Le personnage qui se dresse en faisant une bravade, voilà le personnage de la tragédie ; le personnage qui se heurte contre les personnes et les choses de ce monde, voilà le personnage de la comédie.

Celui qui, le soir, se recueille de gré ou de force parce qu’il est un instant en face de lui-même, voilà l’homme.

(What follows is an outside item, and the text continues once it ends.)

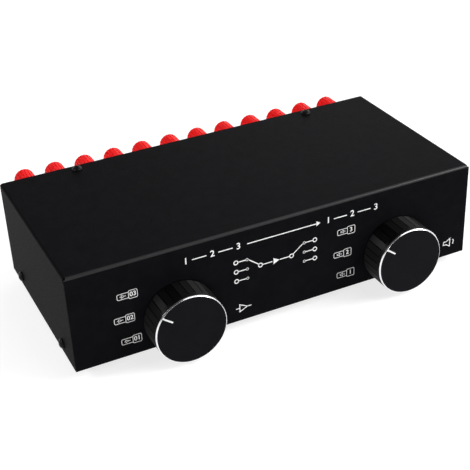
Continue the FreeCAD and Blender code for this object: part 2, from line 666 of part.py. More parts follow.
def rotor():
    """Star wheel, wiper carrier with its stop lug, and four wipers."""
    star = rod(STAR_RADIUS, (STAR_START, CARRIER_START))
    notches = int(round(360 / DETENT_STEP))
    centre = STAR_RADIUS + SCALLOP_RADIUS - SCALLOP_DEPTH
    for i in range(notches):
        point = polar(centre, 90 + DETENT_STEP * i)
        star = star.cut(rod(SCALLOP_RADIUS, (STAR_START, CARRIER_START), point.x, point.z))
    carrier_y = (CARRIER_START, WIPER_START)
    carrier = rod(CARRIER_RADIUS, carrier_y)
    lug = sector(CARRIER_RADIUS - 1, CARRIER_RADIUS + STOP_LUG_HEIGHT, STOP_LUG_ANGLE,
                 STOP_LUG_HALF_ANGLE, carrier_y)
    wheel = star.fuse(carrier).fuse(lug).removeSplitter()
    wheel = wheel.cut(rod(SHAFT_RADIUS + THREAD_CLEARANCE, (STAR_START, WIPER_START)))
    wiper_y = (WIPER_START, WIPER_START + WIPER_THICKNESS)
    step = 360.0 / WIPER_COUNT
    wipers = [spoke(WIPER_FIRST_ANGLE + step * i, (WIPER_INNER_RADIUS, WIPER_OUTER_RADIUS),
                    WIPER_WIDTH, wiper_y) for i in range(WIPER_COUNT)]
    return [wheel] + wipers


def shaft():
    """Steel shaft with a flat for the knob and a thin journal at the rear."""
    flat_end = SHAFT_FLAT_LENGTH - SHAFT_REACH
    front = d_section(SHAFT_RADIUS, SHAFT_FLAT, 270, (-SHAFT_REACH, flat_end))
    body = rod(SHAFT_RADIUS, (flat_end, WIPER_START))
    journal = rod(JOURNAL_RADIUS, (WIPER_START, HOUSING_END + END_PLATE_THICKNESS))
    return front.fuse(body).fuse(journal).removeSplitter()


# ---- knob, in the switch's frame; its front is at negative y --------------------------
def knob():
    """Fluted hollow knob whose face fills the trim ring."""
    back, seat = -KNOB_GAP, -RING_BACK
    body = fluted(KNOB_RADIUS, KNOB_GROOVES, KNOB_GROOVE_DEPTH, KNOB_LAND_SHARE,
                  (seat, back), POINTER_ANGLE)
    body = body.fuse(rod(RING_INNER_RADIUS - RING_CLEARANCE, (-KNOB_FACE, seat)))
    floor = KNOB_FACE_THICKNESS - KNOB_FACE
    cavity = KNOB_RADIUS - KNOB_WALL
    body = body.cut(rod(cavity, (floor, back)))
    body = body.fuse(rod(BOSS_RADIUS, (floor, -BOSS_END)))
    for i in range(RIB_COUNT):
        angle = 90 + 360.0 / RIB_COUNT * i
        body = body.fuse(spoke(angle, (SHAFT_RADIUS + 1, cavity + KNOB_WALL / 2), RIB_THICKNESS,
                               (floor, -BOSS_END - RIB_SETBACK)))
    body = body.removeSplitter()
    bore = SHAFT_RADIUS + THREAD_CLEARANCE
    body = body.cut(d_section(bore, SHAFT_FLAT + THREAD_CLEARANCE, 270,
                              (-SHAFT_REACH - BORE_END_GAP, -BOSS_END)))
    tapped = GRUB_SCREW_RADIUS + THREAD_CLEARANCE
    body = body.cut(radial_rod(270, (0, BOSS_RADIUS + 1), tapped, -GRUB_SCREW_REACH))
    body = body.cut(radial_rod(270, (BOSS_RADIUS, KNOB_RADIUS + 1), GRUB_ACCESS_RADIUS,
                               -GRUB_SCREW_REACH))
    groove = spoke(POINTER_ANGLE, (POINTER_INNER_RADIUS, RING_INNER_RADIUS), POINTER_WIDTH,
                   (-KNOB_FACE - 1, POINTER_DEPTH - KNOB_FACE))
    return body.cut(groove)


def knob_ring():
    """Bright trim ring: a thin band, a turned line and a bevel."""
    front, back = -KNOB_REACH, -RING_BACK
    band = back - RING_BAND
    line = band - RING_LINE
    low = KNOB_RADIUS - RING_LINE_DEPTH
    outline = [(RING_INNER_RADIUS, back), (KNOB_RADIUS, back), (KNOB_RADIUS, band), (low, band),
               (low, line), (KNOB_RADIUS, line), (RING_FACE_RADIUS, front),
               (RING_INNER_RADIUS, front)]
    return turned(outline)


def pointer():
    """White inlay in the knob's face."""
    outer = RING_INNER_RADIUS - 2 * RING_CLEARANCE
    return spoke(POINTER_ANGLE, (POINTER_INNER_RADIUS + INLAY_CLEARANCE, outer),
                 POINTER_WIDTH - 2 * INLAY_CLEARANCE,
                 (-KNOB_FACE - POINTER_PROUD, POINTER_DEPTH - KNOB_FACE))


def grub_screw():
    """Socket set screw that bears on the shaft's flat."""
    start = SHAFT_FLAT
    end = start + GRUB_SCREW_LENGTH
    screw = radial_rod(270, (start, end), GRUB_SCREW_RADIUS, -GRUB_SCREW_REACH)
    corners = [V(GRUB_SOCKET_FLATS / math.sqrt(3) * math.cos(math.radians(60 * i)),
                 GRUB_SOCKET_FLATS / math.sqrt(3) * math.sin(math.radians(60 * i)) -
                 GRUB_SCREW_REACH, -end) for i in range(6)]
    socket = Part.Face(Part.makePolygon(corners + corners[:1]))
    return screw.cut(socket.extrude(V(0, 0, GRUB_SOCKET_DEPTH)))


# ---- binding post: x and z from its axis, y outwards from the rear panel's face --------
def post_stem():
    """Metal stem with a plug socket, a cross hole for wire and a threaded tail."""
    outline = [(0, TAIL_END), (TAIL_RADIUS, TAIL_END), (TAIL_RADIUS, COLLAR_END),
               (STEM_RADIUS, COLLAR_END), (STEM_RADIUS, STEM_END), (0, STEM_END)]
    stem = turned(outline)
    stem = stem.cut(rod(SOCKET_RADIUS, (STEM_END - SOCKET_DEPTH, STEM_END)))
    hole = Part.makeCylinder(WIRE_HOLE_RADIUS, 4 * STEM_RADIUS,
                             V(0, COLLAR_END + WIRE_HOLE_OFFSET, -2 * STEM_RADIUS))
    return stem.cut(hole)


def post_collar():
    """Insulating collar outside the panel, with a spigot through it."""
    edge = COLLAR_RADIUS - COLLAR_EDGE
    outline = [(TAIL_HOLE, -SHEET), (SPIGOT_RADIUS, -SHEET), (SPIGOT_RADIUS, 0),
               (COLLAR_RADIUS, 0), (COLLAR_RADIUS, COLLAR_END - COLLAR_EDGE),
               (edge, COLLAR_END), (TAIL_HOLE, COLLAR_END)]
    return turned(outline)


def post_cap():
    """Fluted cap that screws down the stem and clamps a wire on the collar."""
    start = COLLAR_END + CAP_GAP
    grip = fluted(CAP_RADIUS, CAP_FLUTES, CAP_FLUTE_DEPTH, CAP_LAND_SHARE, (start, POST_LENGTH))
    edge = CAP_RADIUS - CAP_EDGE
    envelope = turned([(0, start), (edge + CAP_EDGE / 2, start), (CAP_RADIUS, start + CAP_EDGE / 2),
                       (CAP_RADIUS, POST_LENGTH - CAP_EDGE), (edge, POST_LENGTH),
                       (0, POST_LENGTH)])
    cap = grip.common(envelope)
    return cap.cut(rod(STEM_RADIUS + RUNNING_CLEARANCE, (start, POST_LENGTH)))


def post_inner_washer():
    """Insulating washer inside the panel; the terminal board lies on it."""
    return tube(INNER_WASHER_RADIUS, TAIL_HOLE, (WASHER_END, -SHEET))


def post_nut():
    """Nut on the tail, against the terminal board."""
    return hex_nut(POST_NUT_FLATS, TAIL_RADIUS + THREAD_CLEARANCE,
                   (TERMINAL_BOARD_FACE - POST_NUT_THICKNESS, TERMINAL_BOARD_FACE))


def terminal_board():
    """Circuit board along the rear that joins all the posts to the ribbons."""
    reach = POST_X[-1] + TERMINAL_BOARD_SIDE_MARGIN
    y = (REAR_PANEL_Y + TERMINAL_BOARD_FACE, REAR_PANEL_Y + WASHER_END)
    board = box((-reach, reach), y, (BLACK_ROW_Z - TERMINAL_BOARD_LOW_MARGIN,
                                     RED_ROW_Z + TERMINAL_BOARD_TOP_MARGIN))
    for z in (RED_ROW_Z, BLACK_ROW_Z):
        for x in POST_X:
            board = board.cut(rod(TAIL_HOLE, y, x, z))
    return board


def row(shape, z):
    """The same post piece at every place of one row."""
    return [moved(shape, x, REAR_PANEL_Y, z) for x in POST_X]


# ---- ribbon cables ----------------------------------------------------------------------
def ribbon(x):
    """Ribbon from a switch's board down and back up to the terminal board."""
    start, end = FRONT_Y + BOARD_END, REAR_PANEL_Y + TERMINAL_BOARD_FACE
    high, low = SWITCH_Z + RIBBON_RISE, SWITCH_Z - RIBBON_SAG
    middle = (RED_ROW_Z + BLACK_ROW_Z) / 2
    first, last = start + RIBBON_STRAIGHT, end - RIBBON_STRAIGHT
    path = [(start, high), (first, high), (first + RIBBON_SLOPE_RUN, low),
            (last - RIBBON_SLOPE_RUN, low), (last, middle), (end, middle)]
    points = [V(x - RIBBON_WIDTH / 2, y, z) for y, z in path]
    return bent_sheet(points, RIBBON_BEND, RIBBON_THICKNESS).extrude(V(RIBBON_WIDTH, 0, 0))


def link_ribbon():
    """Short ribbon that joins the common terminals of the two switches."""
    edge = SWITCH_BOARD_WIDTH / 2 - LINK_EDGE
    left, right = SWITCH_X[0] + edge, SWITCH_X[1] - edge
    start = FRONT_Y + BOARD_END
    path = [(left, start), (left, start + LINK_DEPTH), (right, start + LINK_DEPTH), (right, start)]
    points = [V(x, y, SWITCH_Z - LINK_WIDTH / 2) for x, y in path]
    return bent_sheet(points, LINK_BEND, RIBBON_THICKNESS).extrude(V(0, 0, LINK_WIDTH))


# ---- every node -------------------------------------------------------------------------
def at_switches(shape):
    """The same switch piece at both switches."""
    return [moved(shape, x, FRONT_Y, SWITCH_Z) for x in SWITCH_X]


def all_nodes():
    """Each node's name and its solids."""
    nodes = {
        "top_cover": [top_cover()],
        "base_chassis": [base_chassis()],
        "rear_panel": [rear_panel()],
        "cover_screws": screws(top_screw_places() + side_screw_places(), SCREW_LENGTH),
        "rear_panel_screws": screws(rear_screw_places(), SCREW_LENGTH),
        "rubber_feet": rubber_feet(),
        "foot_screws": foot_screws(),
        "switch_housings": at_switches(switch_housing()),
        "switch_bushings": at_switches(switch_bushing()),
        "bushing_washers": at_switches(bushing_washer()),
        "bushing_nuts": at_switches(bushing_nut()),
        "detent_balls": at_switches(detent_ball()),
        "detent_springs": at_switches(detent_spring()),
        "switch_end_plates": at_switches(switch_end_plate()),
        "switch_terminals": [pin for one in switch_terminals() for pin in at_switches(one)],
        "switch_boards": at_switches(switch_board()),
        "post_stems": row(post_stem(), RED_ROW_Z) + row(post_stem(), BLACK_ROW_Z),
        "red_post_collars": row(post_collar(), RED_ROW_Z),
        "black_post_collars": row(post_collar(), BLACK_ROW_Z),
        "post_inner_washers": row(post_inner_washer(), RED_ROW_Z)
                              + row(post_inner_washer(), BLACK_ROW_Z),
        "post_nuts": row(post_nut(), RED_ROW_Z) + row(post_nut(), BLACK_ROW_Z),
        "terminal_board": [terminal_board()],
        "switch_ribbons": [ribbon(x) for x in SWITCH_X],
        "link_ribbon": [link_ribbon()],
    }
    turning = {"knob": [knob()], "knob_ring": [knob_ring()], "pointer": [pointer()],
               "grub_screw": [grub_screw()], "shaft": [shaft()], "rotor": rotor()}
    for name, x in zip(SWITCH_NAMES, SWITCH_X):
        for piece, solids in turning.items():
            nodes[f"{name}_{piece}"] = [moved(solid, x, FRONT_Y, SWITCH_Z) for solid in solids]
    for colour, z in (("red", RED_ROW_Z), ("black", BLACK_ROW_Z)):
        for number, cap in enumerate(row(post_cap(), z), start=1):
            nodes[f"{colour}_cap_{number:02d}"] = [cap]
    return nodes


os.makedirs("parts", exist_ok=True)
for node, solids in all_nodes().items():
    shape = solids[0] if len(solids) == 1 else Part.makeCompound(solids)
    shape.exportStep(f"parts/{node}.step")
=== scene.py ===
"""Looks of a speaker selector box: black powder-coated case, two knobs, rows of binding posts."""

import json
import math

import bmesh
import bpy
from mathutils import Matrix, Vector

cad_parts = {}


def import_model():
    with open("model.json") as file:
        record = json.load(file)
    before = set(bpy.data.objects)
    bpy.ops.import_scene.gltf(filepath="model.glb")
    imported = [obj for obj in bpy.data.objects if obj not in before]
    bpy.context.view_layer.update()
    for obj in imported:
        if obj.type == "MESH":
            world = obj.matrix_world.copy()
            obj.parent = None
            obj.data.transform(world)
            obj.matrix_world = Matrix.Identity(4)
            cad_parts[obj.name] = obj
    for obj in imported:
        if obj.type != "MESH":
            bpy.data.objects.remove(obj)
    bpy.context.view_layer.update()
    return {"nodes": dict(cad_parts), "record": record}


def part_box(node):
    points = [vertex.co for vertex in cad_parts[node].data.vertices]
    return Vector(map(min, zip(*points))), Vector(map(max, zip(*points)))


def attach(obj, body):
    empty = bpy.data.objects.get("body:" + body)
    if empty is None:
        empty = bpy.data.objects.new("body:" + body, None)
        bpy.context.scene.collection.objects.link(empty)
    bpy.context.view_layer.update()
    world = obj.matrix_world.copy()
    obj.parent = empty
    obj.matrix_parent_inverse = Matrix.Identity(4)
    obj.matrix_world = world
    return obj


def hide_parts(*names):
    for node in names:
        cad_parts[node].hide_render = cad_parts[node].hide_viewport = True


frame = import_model()
NODES = frame["nodes"]
MM = 0.001

# ---------------------------------------------------------------- camera
PHOTO_PIXELS = 470
SENSOR_MM = 36.0
CAMERA_PLACE = (-0.2286, -0.4952, 0.3458)
CAMERA_AZIMUTH = 24.652       # degrees that the view turns from +Y towards +X
CAMERA_DROP = 30.620          # degrees that it looks down
CAMERA_ROLL = -2.681          # degrees
CAMERA_CLIP = (0.01, 20.0)
FOCAL_PIXELS = 1085.2
SHIFT_PIXELS = (-0.7, -0.4)   # how far the picture moves right and down

# ---------------------------------------------------------------- places read from the frame
CASE_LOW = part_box("top_cover")[0]
FRONT_Y = CASE_LOW.y
REAR_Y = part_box("rear_panel")[1].y
CASE_BOTTOM = CASE_LOW.z
KNOBS = ("amp", "speaker")
POSTS_PER_ROW = 12


def middle(node):
    """The centre of a CAD node's box."""
    low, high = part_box(node)
    return (low + high) / 2


KNOB_AXIS = {name: middle(f"{name}_knob_ring") for name in KNOBS}
RED_ROW = [middle(f"red_cap_{i:02d}") for i in range(1, POSTS_PER_ROW + 1)]
BLACK_ROW = [middle(f"black_cap_{i:02d}") for i in range(1, POSTS_PER_ROW + 1)]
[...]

Molière est-il dramatique ? Non. Le drame, c’est l’action. Quelle est en ce monde, pour nous la condition de l’acte ? C’est la lutte, la lutte de la nature et de la liberté. La personne humaine tend à son but à travers une route barrée ; les obstacles que la nature, dans le sens le plus large de ce mot, oppose à la liberté, voilà le sujet du drame, le principe de la contradiction. La comédie n’a opposé qu’une passion à une passion : l’Art, dans sa forme élevée, opposerait une passion à une idée. Le triomphe de la liberté humaine sur l’ennemi intérieur, voilà le dénouement, voilà la victoire. Tragédies et comédies ont oublié la loi unique de l’Art, qui est la loi de la victoire. La victoire est une harmonie achetée.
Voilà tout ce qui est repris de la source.